» Data for this exercise
§
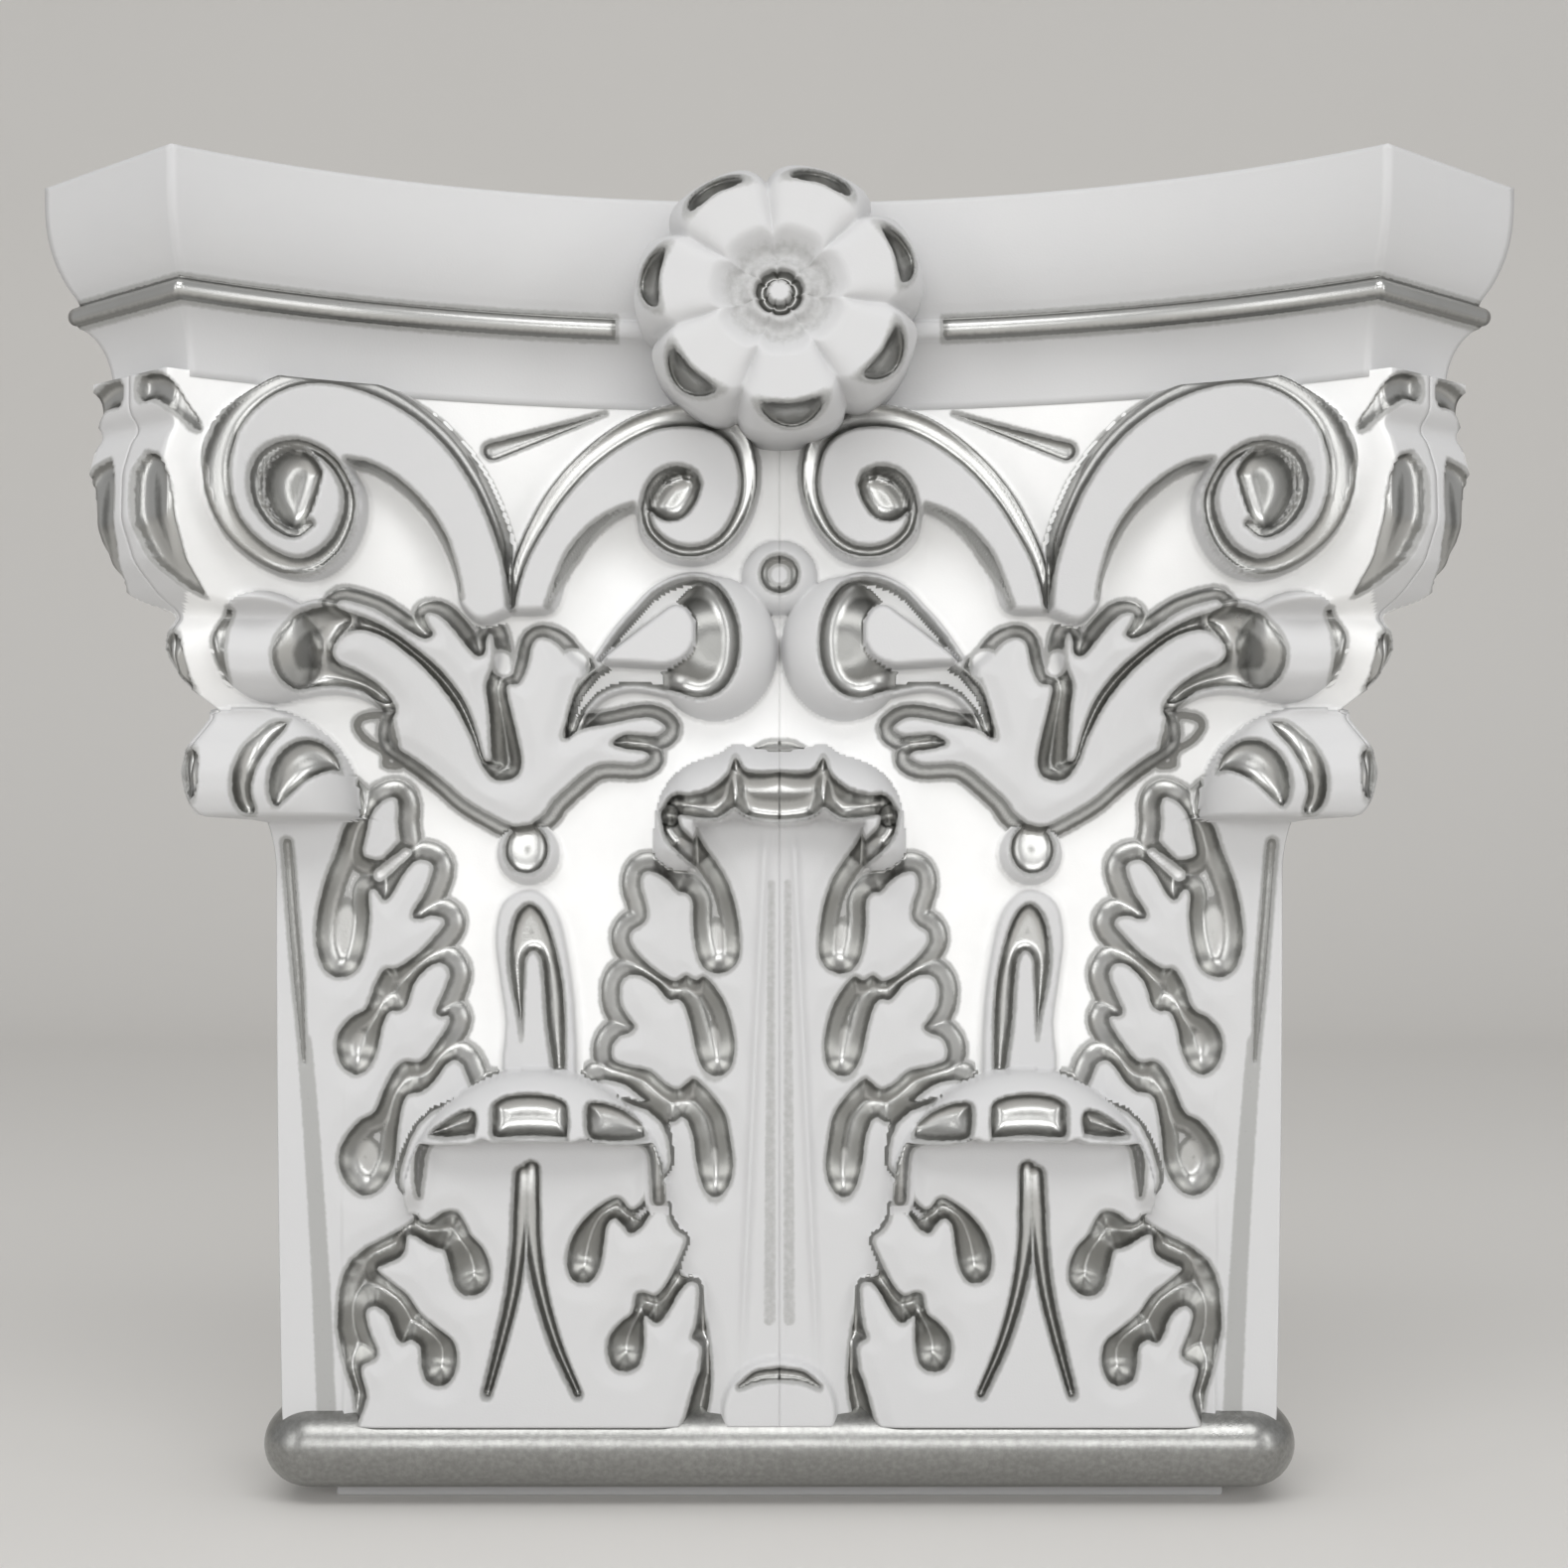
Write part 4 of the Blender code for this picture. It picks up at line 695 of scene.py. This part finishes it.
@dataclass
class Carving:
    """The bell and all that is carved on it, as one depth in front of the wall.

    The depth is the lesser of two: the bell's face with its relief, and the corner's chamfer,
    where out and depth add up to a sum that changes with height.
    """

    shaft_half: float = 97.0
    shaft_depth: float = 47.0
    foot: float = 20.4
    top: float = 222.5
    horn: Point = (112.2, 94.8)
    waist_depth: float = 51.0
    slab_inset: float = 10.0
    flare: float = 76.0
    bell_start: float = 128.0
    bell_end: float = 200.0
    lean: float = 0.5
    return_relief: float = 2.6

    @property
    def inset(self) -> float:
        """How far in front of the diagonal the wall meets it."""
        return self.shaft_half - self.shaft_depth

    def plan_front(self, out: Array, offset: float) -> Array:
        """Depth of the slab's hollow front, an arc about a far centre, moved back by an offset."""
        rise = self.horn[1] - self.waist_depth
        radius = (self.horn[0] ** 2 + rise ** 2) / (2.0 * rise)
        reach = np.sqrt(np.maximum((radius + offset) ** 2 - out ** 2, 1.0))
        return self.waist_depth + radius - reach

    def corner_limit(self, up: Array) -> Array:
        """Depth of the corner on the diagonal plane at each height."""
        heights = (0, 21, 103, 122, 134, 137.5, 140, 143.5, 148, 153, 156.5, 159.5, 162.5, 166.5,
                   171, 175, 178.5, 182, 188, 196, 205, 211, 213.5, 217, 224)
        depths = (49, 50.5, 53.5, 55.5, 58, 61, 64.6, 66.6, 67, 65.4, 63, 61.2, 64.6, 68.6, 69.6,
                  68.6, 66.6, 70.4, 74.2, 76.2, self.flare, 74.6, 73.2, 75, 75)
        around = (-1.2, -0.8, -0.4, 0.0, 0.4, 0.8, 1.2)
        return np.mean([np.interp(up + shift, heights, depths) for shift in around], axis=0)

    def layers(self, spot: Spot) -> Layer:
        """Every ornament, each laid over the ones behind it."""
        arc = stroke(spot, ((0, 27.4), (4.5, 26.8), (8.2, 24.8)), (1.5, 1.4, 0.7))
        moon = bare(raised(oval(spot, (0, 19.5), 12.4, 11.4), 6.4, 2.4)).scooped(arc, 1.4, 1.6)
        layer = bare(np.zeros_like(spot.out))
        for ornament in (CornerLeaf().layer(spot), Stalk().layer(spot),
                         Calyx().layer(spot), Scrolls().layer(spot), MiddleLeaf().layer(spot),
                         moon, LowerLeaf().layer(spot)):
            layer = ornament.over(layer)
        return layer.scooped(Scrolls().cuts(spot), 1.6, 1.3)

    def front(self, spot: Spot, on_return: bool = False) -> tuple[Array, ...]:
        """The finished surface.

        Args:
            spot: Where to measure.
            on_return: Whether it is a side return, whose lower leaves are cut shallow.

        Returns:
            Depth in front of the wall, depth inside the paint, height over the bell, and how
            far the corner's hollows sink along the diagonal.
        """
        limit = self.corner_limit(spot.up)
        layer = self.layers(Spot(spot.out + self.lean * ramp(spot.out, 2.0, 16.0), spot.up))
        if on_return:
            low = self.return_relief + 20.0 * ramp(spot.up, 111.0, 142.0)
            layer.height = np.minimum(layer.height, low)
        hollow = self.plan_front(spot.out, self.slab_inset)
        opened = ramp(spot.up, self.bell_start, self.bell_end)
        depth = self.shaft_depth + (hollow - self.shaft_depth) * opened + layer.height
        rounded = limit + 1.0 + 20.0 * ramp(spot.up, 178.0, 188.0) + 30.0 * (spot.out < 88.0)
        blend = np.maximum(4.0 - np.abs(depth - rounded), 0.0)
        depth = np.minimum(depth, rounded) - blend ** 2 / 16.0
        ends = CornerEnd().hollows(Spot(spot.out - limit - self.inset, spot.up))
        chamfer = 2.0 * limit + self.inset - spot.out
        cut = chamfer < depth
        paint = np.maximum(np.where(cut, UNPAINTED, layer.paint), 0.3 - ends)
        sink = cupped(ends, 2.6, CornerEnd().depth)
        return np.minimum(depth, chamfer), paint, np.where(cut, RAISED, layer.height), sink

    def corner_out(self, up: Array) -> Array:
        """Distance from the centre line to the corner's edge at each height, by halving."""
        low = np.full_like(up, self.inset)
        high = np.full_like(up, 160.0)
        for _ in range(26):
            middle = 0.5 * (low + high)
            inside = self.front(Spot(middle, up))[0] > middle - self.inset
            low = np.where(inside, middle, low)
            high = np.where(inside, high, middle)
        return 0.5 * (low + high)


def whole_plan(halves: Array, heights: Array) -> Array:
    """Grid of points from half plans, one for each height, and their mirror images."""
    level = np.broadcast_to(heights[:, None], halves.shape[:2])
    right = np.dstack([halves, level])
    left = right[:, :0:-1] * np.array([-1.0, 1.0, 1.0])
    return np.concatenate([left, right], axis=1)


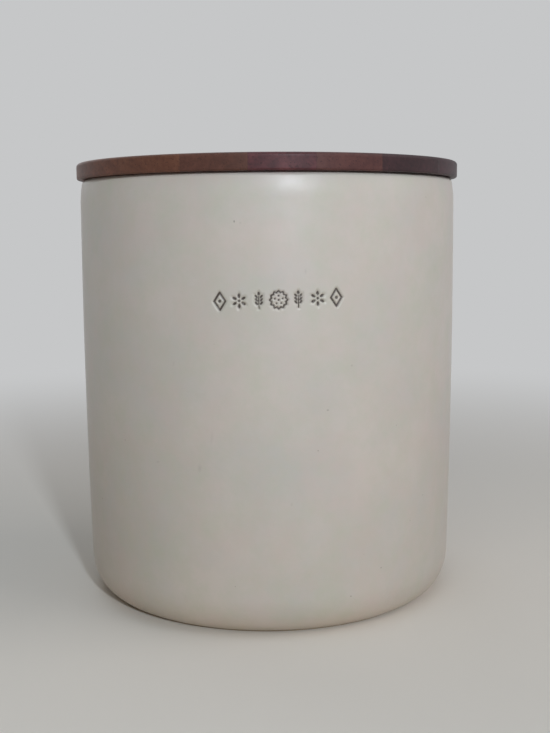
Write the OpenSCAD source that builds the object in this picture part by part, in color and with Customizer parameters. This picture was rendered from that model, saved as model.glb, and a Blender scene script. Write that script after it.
§
» Exercise instructions
Please print exactly what appears from the first line of the data through the line with "return self.waist_depth +", including both of those lines and nothing past them.

» Correct result
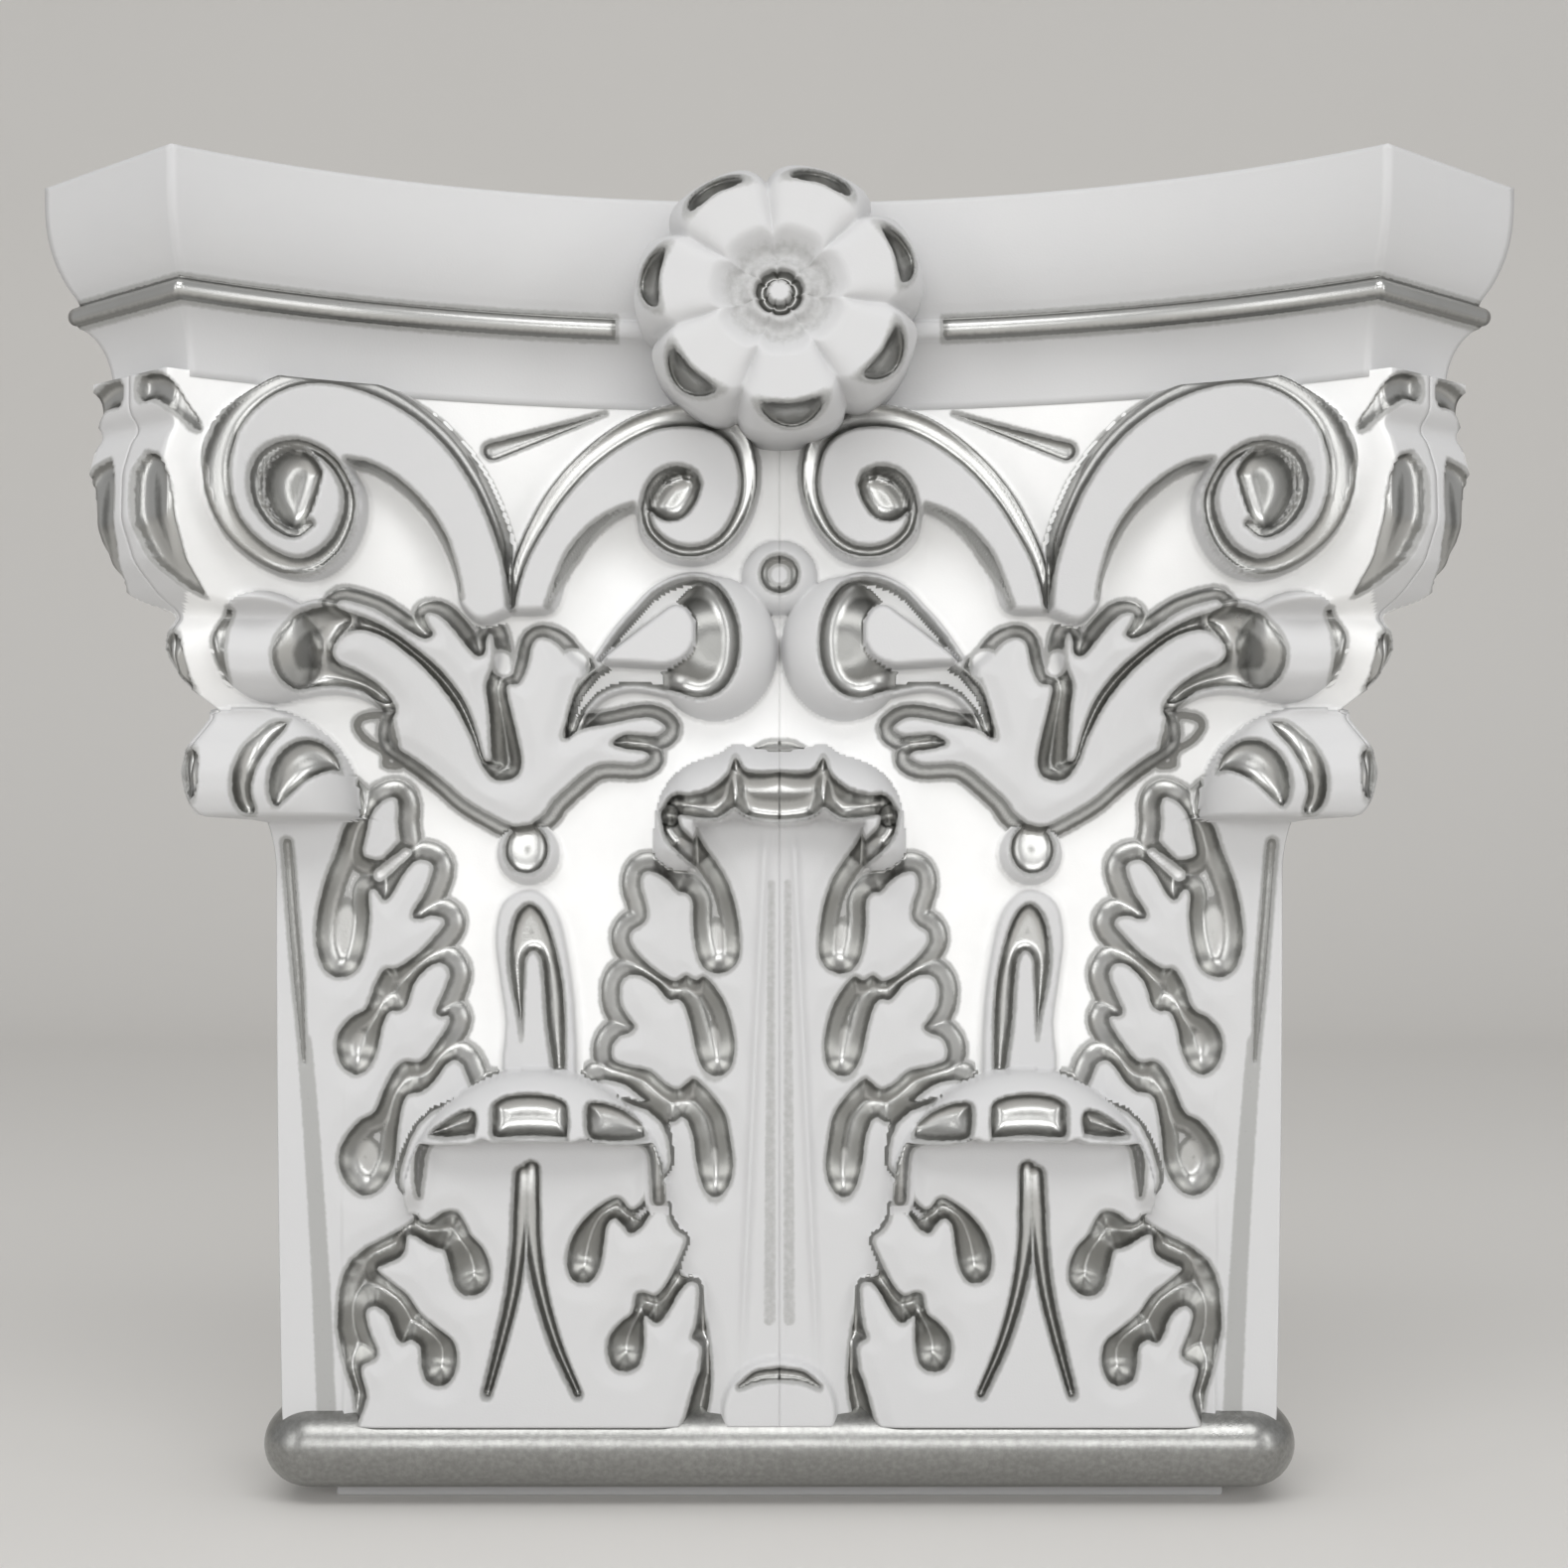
Write part 4 of the Blender code for this picture. It picks up at line 695 of scene.py. This part finishes it.
@dataclass
class Carving:
    """The bell and all that is carved on it, as one depth in front of the wall.

    The depth is the lesser of two: the bell's face with its relief, and the corner's chamfer,
    where out and depth add up to a sum that changes with height.
    """

    shaft_half: float = 97.0
    shaft_depth: float = 47.0
    foot: float = 20.4
    top: float = 222.5
    horn: Point = (112.2, 94.8)
    waist_depth: float = 51.0
    slab_inset: float = 10.0
    flare: float = 76.0
    bell_start: float = 128.0
    bell_end: float = 200.0
    lean: float = 0.5
    return_relief: float = 2.6

    @property
    def inset(self) -> float:
        """How far in front of the diagonal the wall meets it."""
        return self.shaft_half - self.shaft_depth

    def plan_front(self, out: Array, offset: float) -> Array:
        """Depth of the slab's hollow front, an arc about a far centre, moved back by an offset."""
        rise = self.horn[1] - self.waist_depth
        radius = (self.horn[0] ** 2 + rise ** 2) / (2.0 * rise)
        reach = np.sqrt(np.maximum((radius + offset) ** 2 - out ** 2, 1.0))
        return self.waist_depth + radius - reach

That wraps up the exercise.